Dutch Apple Cake Tips

Can you bake this Dutch apple cake in a different-sized pan?
Yes, you can bake this Dutch apple cake in a different pan. Instead of a 9×5-inch baking pan, try an 8-inch square pan, a 9-inch round cake pan or three 5-3/4×3-inch mini loaf pans.
What are the best apples to use for a Dutch apple cake?
The best apples to use for a Dutch apple cake are tart, firm apples, like Honeycrisp, Granny Smith and Pink Lady apples. These are the best apples for apple pie and baking in general. Avoid mealy, soft apples, like McIntosh.
Can you make a Dutch apple cake that is gluten-free?
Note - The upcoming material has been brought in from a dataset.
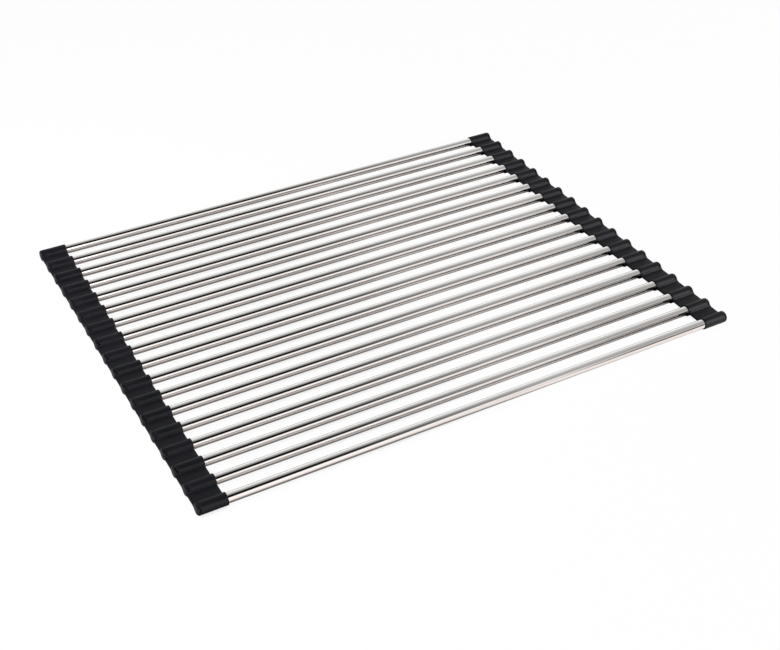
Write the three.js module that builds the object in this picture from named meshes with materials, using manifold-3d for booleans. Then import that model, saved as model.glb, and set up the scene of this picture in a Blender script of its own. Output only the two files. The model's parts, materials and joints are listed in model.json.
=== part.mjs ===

We haven’t tested this recipe with gluten-free flour yet, but if you want to give it a try, I would suggest using one of the best gluten-free flour blends as a substitute for all-purpose flour. That’s the only ingredient that needs to be swapped to make this cake gluten-free, but do be careful about baking sprays like Pam. Most actually have flour in them! Line the pan with parchment paper instead of using spray.
Ingredients
- 3 medium tart apples, peeled and cut into 1/4-inch slices (3 cups)
- 3 tablespoons plus 1 cup sugar, divided
- 1 teaspoon ground cinnamon
- 2/3 cup butter, softened
- 4 large eggs, room temperature
- 1 teaspoon vanilla extract
- 2 cups all-purpose flour
- 1/8 teaspoon salt
Directions
- In a large bowl, combine the apples, 3 tablespoons sugar and cinnamon; let stand for 1 hour.
- In another bowl, cream butter and remaining sugar until light and fluffy, 5-7 minutes. Add eggs, 1 at a time, beating well after each addition. Add vanilla. Combine flour and salt; gradually add to creamed mixture and beat until smooth.
- Transfer to a greased 9x5-in. loaf pan. Push apple slices vertically into batter, placing them close together.
- Bake at 300° for 1-1/2 to 1-3/4 hours or until a toothpick inserted in the center comes out clean. Cool for 10 minutes before removing from pan to a wire rack. Serve warm.